As if that wasn’t enough to fuel my apathetic fire, the next guy in line – about 50 years old – ordered 3 chocolate glazed doughnuts and a strawberry smoothie. Part of me wanted to read him the story about Mr. Sweet Tooth where we talk about all the sugar “Greg” eats in a day while scooping teaspoons of sugar into a bowl. I hope he brushes his teeth after that one.

I’m not saying I’m better than these people. I’m not saying I’m perfect. I’m not saying that I did not shove a fistful of red gummy goldfish into my mouth everyday last week. What I am saying is that there has to be a better way. At what point will we start caring. What will it take? Just how far will we let this go?
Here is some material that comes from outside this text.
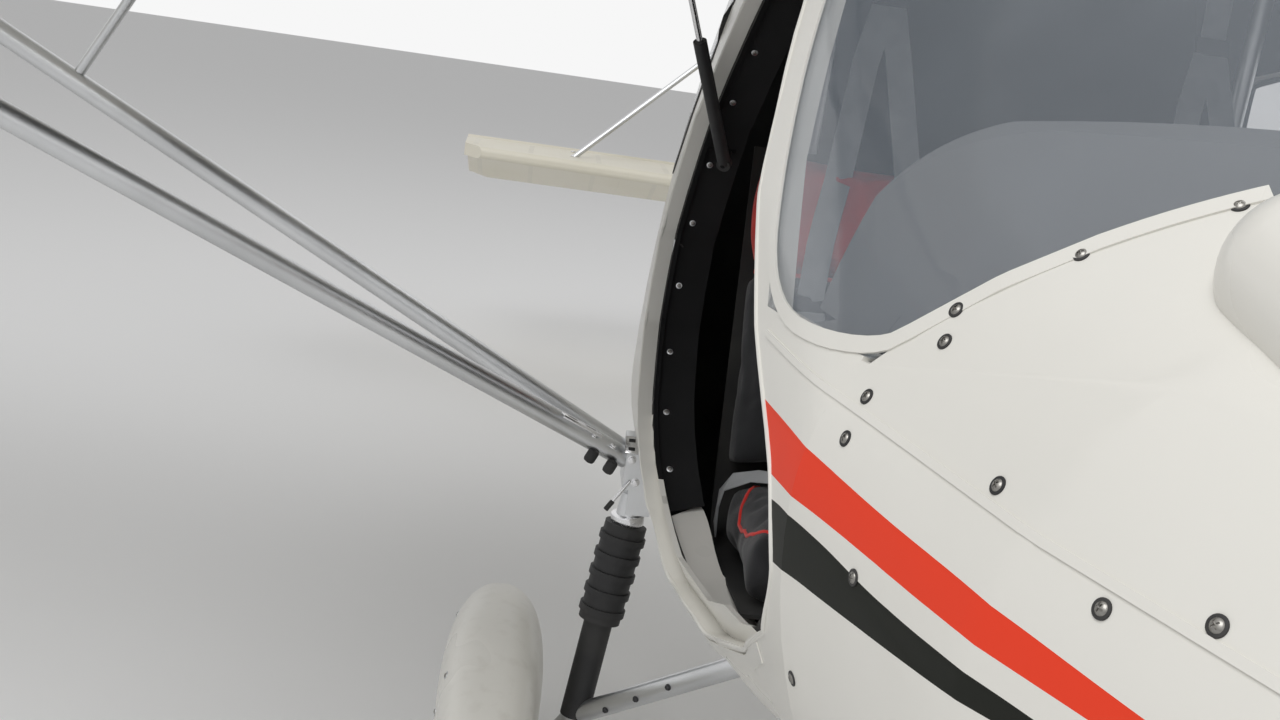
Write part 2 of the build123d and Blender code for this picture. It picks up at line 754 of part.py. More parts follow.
with BuildPart() as nose_leg:
    with BuildSketch(Plane.XY.offset(452)):
        with Locations((0, at(800))):
            Circle(34)
            Circle(23 + FIT, mode=Mode.SUBTRACT)
    extrude(amount=260)
    with Locations((0, at(975), 640)):
        Box(60, 290, 60)
    add(nose_bore.part, mode=Mode.SUBTRACT)
save(nose_leg, "nose_leg")

with BuildPart() as nose_fork:
    with BuildSketch(Plane.XY.offset(390)):
        with Locations((0, at(800))):
            Circle(23)
    extrude(amount=300)
    with Locations((0, at(812), 372)):
        Box(150, 60, 40)
    for side in (-1, 1):
        with Locations((side * 62, at(830), 270)):
            Box(12, 46, 236)
    with Locations((0, at(NOSE_AXLE_S), NOSE_TYRE_R)):
        Cylinder(9, 2 * TOW_X[0], rotation=(0, 90, 0))
    for side in (-1, 1):
        with Locations((side * (TOW_X[0] + TOW_X[1]) / 2, at(NOSE_AXLE_S), NOSE_TYRE_R)):
            Cylinder(TOW_R, TOW_X[1] - TOW_X[0], rotation=(0, 90, 0))
save(nose_fork, "nose_fork")

with BuildPart() as nose_spat:
    add(spat_hull(NOSE_SPAT, 0))
    with BuildSketch(Plane.YZ):
        with Locations((at(NOSE_AXLE_S), NOSE_TYRE_R)):
            Circle(NOSE_TYRE_R + 14)
        with Locations((at(NOSE_AXLE_S), NOSE_TYRE_R - 120)):
            Rectangle(2 * NOSE_TYRE_R + 28, 240)
    extrude(amount=70, both=True, mode=Mode.SUBTRACT)
    add(nose_fork.part, mode=Mode.SUBTRACT)
save(nose_spat, "nose_spat")

with BuildPart() as nose_tyre:
    add(tyre(0, NOSE_AXLE_S, NOSE_TYRE_R, NOSE_TYRE_W, NOSE_RIM_R))
save(nose_tyre, "nose_tyre")

with BuildPart() as nose_rim:
    with BuildSketch(Plane.YZ):
        with Locations((at(NOSE_AXLE_S), NOSE_TYRE_R)):
            Circle(NOSE_RIM_R)
            Circle(9 + FIT, mode=Mode.SUBTRACT)
    extrude(amount=34, both=True)
save(nose_rim, "nose_rim")

# Propeller
spinner_edge = [(at(SPINNER_END_S * (1 - cos(radians(a)))), PROP_Z + SPINNER_R * sin(radians(a)))
                for a in range(0, 91, 15)]
with BuildPart() as spinner:
    with BuildSketch(Plane.YZ) as sk:
        with BuildLine():
            Polyline(*spinner_edge, (at(SPINNER_END_S), PROP_Z), close=True)
        make_face()
    revolve(axis=Axis((0, 0, PROP_Z), (0, 1, 0)))
    add(rod((0, 250, PROP_Z), (0, 368, PROP_Z), 30))
save(spinner, "spinner")

# Blade sections: radius, chord, thickness, pitch in degrees
BLADE = (
    (100, 40, 32, 50), (200, 92, 24, 42), (330, 116, 18, 32), (520, 110, 13, 24),
    (700, 88, 9, 19), (PROP_R, 48, 6, 15),
)
with BuildPart() as blade:
    for r, chord, thick, pitch in BLADE:
        with BuildSketch(Plane(origin=(0, at(BLADE_S), PROP_Z + r), x_dir=(cos(radians(pitch)),
                               sin(radians(pitch)), 0), z_dir=(0, 0, 1))):
            with BuildLine():
                ThreePointArc((-chord / 2, 0), (0, thick * 0.7), (chord / 2, 0))
                ThreePointArc((chord / 2, 0), (0, -thick * 0.3), (-chord / 2, 0))
            make_face()
    loft(ruled=True)

with BuildPart() as propeller_blades:
    for angle in (30, 150, 270):
        add(blade.part.rotate(Axis((0, at(BLADE_S), PROP_Z), (0, 1, 0)), angle))
    add(spinner.part, mode=Mode.SUBTRACT)
save(propeller_blades, "propeller_blades")

# Tail
with BuildPart() as fin:
    with BuildSketch(Plane.YZ.offset(-24)):
        with BuildLine():
            Polyline(*yz(FIN_EDGE), close=True)
        make_face()
    extrude(amount=48)
    for z in RUDDER_TABS:
        with Locations((0, at(5782), z)):
            Box(26, 56, 12)
    add(rod((0, RUDDER_HINGE_S, 1060), (0, RUDDER_HINGE_S, 2336), 5 + FIT), mode=Mode.SUBTRACT)
    add(tail_cone.part, mode=Mode.SUBTRACT)
save(fin, "fin")

with BuildPart() as rudder:
    with BuildSketch(Plane.XY.offset(1080)):
        with BuildLine():
            yh = at(RUDDER_HINGE_S)
            ThreePointArc((-22, yh), (0, yh - 24), (22, yh))
            Polyline((22, yh), (4, at(6200)), (-4, at(6200)), (-22, yh))
        make_face()
    extrude(amount=1260)
    add(prism(RUDDER_EDGE, -40, 40), mode=Mode.INTERSECT)
    for z in RUDDER_TABS:
        with Locations((0, at(RUDDER_HINGE_S - 3), z)):
            Box(90, 72, 26, mode=Mode.SUBTRACT)
        add(rod((0, RUDDER_HINGE_S, z - 20), (0, RUDDER_HINGE_S, z + 20), 5))
save(rudder, "rudder")

with BuildPart() as tailplane:
    with BuildSketch(Plane.XY.offset(TAIL_Z - 24)):
        with BuildLine():
            Polyline((-1190, at(5300)), (-1120, at(5215)), (-60, at(5110)), (60, at(5110)),
                     (1120, at(5215)), (1190, at(5300)), (1200, at(5556)), (-1200, at(5556)),
                     close=True)
        make_face()
    extrude(amount=48)
    fillet(tailplane.edges().group_by(Axis.Y)[0], 20)
    for side in (-1, 1):
        with Locations((side * 54, at(5583), TAIL_Z)):
            Box(8, 80, 50)
    add(tail_cone.part, mode=Mode.SUBTRACT)
    add(rod((-60, TAIL_HINGE_S, TAIL_Z), (60, TAIL_HINGE_S, TAIL_Z), TAIL_TUBE_R + FIT),
        mode=Mode.SUBTRACT)
save(tailplane, "tailplane")

with BuildPart() as elevator_level:
    yh = at(TAIL_HINGE_S)
    with BuildSketch(Plane.YZ.offset(ELEVATOR_ROOT)):
        with BuildLine():
            ThreePointArc((yh, TAIL_Z - 30), (yh - 30, TAIL_Z), (yh, TAIL_Z + 30))
            Polyline((yh, TAIL_Z + 30), (yh + 400, TAIL_Z + 4), (yh + 400, TAIL_Z - 4),
                     (yh, TAIL_Z - 30))
        make_face()
    extrude(amount=1200 - ELEVATOR_ROOT)
    with BuildSketch(Plane.XY.offset(TAIL_Z - 60)):
        with BuildLine():
            Polyline((ELEVATOR_ROOT, yh - 40), (ELEVATOR_ROOT, yh + 30), (270, yh + 400), (1120, yh + 400),
                     (1200, yh + 330), (1200, yh - 40), close=True)
        make_face()
    extrude(amount=120, mode=Mode.INTERSECT)
    mirror(about=Plane.YZ)
    with Locations((0, yh, TAIL_Z)):
        Cylinder(TAIL_TUBE_R, 160, rotation=(0, 90, 0))

with BuildPart() as elevator:
    add(elevator_level.part.rotate(Axis((0, at(TAIL_HINGE_S), TAIL_Z), (1, 0, 0)),
                                   -ELEVATOR_DROOP))
save(elevator, "elevator")

with BuildPart() as tail_braces:
    for side in (-1, 1):
        add(rod((side * 760, 5330, TAIL_Z + 20), (side * 22, 5500, 1640), 11))
    add(fin.part, mode=Mode.SUBTRACT)
    add(tailplane.part, mode=Mode.SUBTRACT)
save(tail_braces, "tail_braces")

# Doors, made shut and the right one then swung open
door_axis_right = Axis((-DOOR_HINGE_X, 0, DOOR_HINGE_Z), (0, 1, 0))
stud_ends = [(STAY_DOOR[0] + reach, STAY_S[0] + STUD_SEAT[0], STAY_DOOR[1] + STUD_SEAT[1])
             for reach in STUD_REACH]

with BuildPart() as door_left:
    add(pod_outer)
    add(door_inner, mode=Mode.SUBTRACT)
    add(door_blank, mode=Mode.INTERSECT)
    add(window_hole, mode=Mode.SUBTRACT)
    for s in DOOR_HINGES:
        with Locations((DOOR_HINGE_X, at(s), DOOR_HINGE_Z)):
            Cylinder(8, 40, rotation=(90, 0, 0))
        with Locations((DOOR_HINGE_X - 9, at(s), DOOR_HINGE_Z - 12)):
            Box(20, 40, 18)
        with Locations((DOOR_HINGE_X, at(s), DOOR_HINGE_Z)):
            Cylinder(4 + FIT, 44, rotation=(90, 0, 0), mode=Mode.SUBTRACT)
    add(rod(*stud_ends, STUD_R))
save(door_left, "door_left")

with BuildPart() as door_glass_left:
    add(hull(POD, 8))
    add(hull(POD, 12, (20.0, -20.0)), mode=Mode.SUBTRACT)
    add(window_pane, mode=Mode.INTERSECT)
    add(rod(*stud_ends, STUD_R + FIT), mode=Mode.SUBTRACT)
save(door_glass_left, "door_glass_left")

with BuildPart() as door_right:
    add(mirror(door_left.part, about=Plane.YZ, mode=Mode.PRIVATE).rotate(door_axis_right, DOOR_OPEN))
save(door_right, "door_right")

with BuildPart() as door_glass_right:
    add(mirror(door_glass_left.part, about=Plane.YZ, mode=Mode.PRIVATE)
        .rotate(door_axis_right, DOOR_OPEN))
save(door_glass_right, "door_glass_right")


# Gas struts
def stay_tube(foot, top, axis):
    """Cylinder with its eye, from the foot towards the upper end."""
    along = (top - foot).normalized()
    with BuildPart() as body:
        add(pin(foot, along, 0, STAY_TUBE, STAY_TUBE_R))
        add(pin(foot, axis, 7, 7, 12))
        add(pin(foot, axis, 20, 20, STAY_PIN_R + FIT), mode=Mode.SUBTRACT)
        add(pin(foot, along, -30, 400, STAY_ROD_R + FIT), mode=Mode.SUBTRACT)
    return body.part


def stay_rod(foot, top):
    """Rod with its ball, from the upper end back into the cylinder."""
    along = (top - foot).normalized()
    with BuildPart() as body:
        add(pin(top, along, STAY_ROD, 0, STAY_ROD_R))
        with Locations(top):
            Sphere(STAY_BALL_R)
    return body.part


def across(v):
    """The same place or direction on the right side."""
    return Vector(-v.X, v.Y, v.Z)


with BuildPart() as stay_tube_left:
    add(stay_tube(stay_foot, stay_shut, stay_axis))
save(stay_tube_left, "stay_tube_left")

with BuildPart() as stay_rod_left:
    add(stay_rod(stay_foot, stay_shut))
save(stay_rod_left, "stay_rod_left")

with BuildPart() as stay_tube_right:
    add(stay_tube(across(stay_foot), across(stay_wide), across(stay_axis)))
save(stay_tube_right, "stay_tube_right")

with BuildPart() as stay_rod_right:
    add(stay_rod(across(stay_foot), across(stay_wide)))
save(stay_rod_right, "stay_rod_right")
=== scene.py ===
"""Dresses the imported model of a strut-braced two-seat ultralight aeroplane.

Metres, with +X to the aeroplane's left, +Y aft and +Z up. Stations are distances behind the
tip of the spinner, which stands at Y = -3.1.
"""
from __future__ import annotations

import json
import logging
import math
from collections.abc import Callable, Iterable, Sequence
from dataclasses import dataclass
from enum import Enum

import bpy
from mathutils import Matrix, Vector
from mathutils.bvhtree import BVHTree

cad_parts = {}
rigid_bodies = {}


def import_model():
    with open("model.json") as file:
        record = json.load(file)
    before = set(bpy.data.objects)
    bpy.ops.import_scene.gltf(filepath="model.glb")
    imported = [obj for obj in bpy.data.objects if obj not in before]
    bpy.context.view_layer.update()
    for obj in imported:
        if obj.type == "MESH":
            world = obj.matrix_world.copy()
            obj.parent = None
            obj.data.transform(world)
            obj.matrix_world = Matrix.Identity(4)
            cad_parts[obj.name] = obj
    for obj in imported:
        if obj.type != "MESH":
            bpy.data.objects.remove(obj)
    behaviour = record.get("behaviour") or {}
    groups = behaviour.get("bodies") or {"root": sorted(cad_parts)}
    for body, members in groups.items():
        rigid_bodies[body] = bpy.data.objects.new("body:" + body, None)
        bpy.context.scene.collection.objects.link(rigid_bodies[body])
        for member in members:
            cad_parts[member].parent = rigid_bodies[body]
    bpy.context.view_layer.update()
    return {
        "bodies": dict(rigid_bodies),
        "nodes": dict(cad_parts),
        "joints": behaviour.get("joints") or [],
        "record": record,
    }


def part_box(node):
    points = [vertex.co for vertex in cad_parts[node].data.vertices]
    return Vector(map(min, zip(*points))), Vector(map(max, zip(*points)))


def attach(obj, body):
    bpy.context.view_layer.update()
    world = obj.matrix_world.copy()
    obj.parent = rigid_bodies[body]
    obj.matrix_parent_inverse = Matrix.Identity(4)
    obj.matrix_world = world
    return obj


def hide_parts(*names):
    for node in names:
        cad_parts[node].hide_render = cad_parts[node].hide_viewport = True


LOG = logging.getLogger("ultralight")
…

There is where I sit right now. At work, with the task of teaching preschoolers about nutrition to hopefully avoid the tendency to stand in the line of a donut franchise while ordering 10 lbs of sugar with a side of meat and coffee – a real breakfast of champions.

Interestingly, most of our preferences, tastes, and behaviors concerning food are formed by age 6. Think back to your early childhood, sitting around the dinner table. What happened? If you can’t remember sitting around a dinner table, that in itself is a very powerful indicator of how you learned your food behaviors. If, like me, you remember sitting at the table being told you cannot get up until you eat your beets – again, that left some lasting impressions. But again, think back to mealtime when you were younger and you will get a good look at why you eat the way you do today.

I’m not sure where I’m going with this. I’m not even sure I need to go anywhere at all. I’m hoping that if I just plant the seeds (get it?) in your mind to be more mindful about the way you feed yourself and your children that one day they will arrive at adulthood better equipped to make better decisions.

Again, it’s about the cost involved. If not now, then years from now someone will pay the price of our bad decisions about nutrition or lack of education for how to eat right – in a way that makes sense to children, in a way they can understand and apply to their daily life. There just has to be a better way. It has to be worth our time, our money, our brain power to find a better way.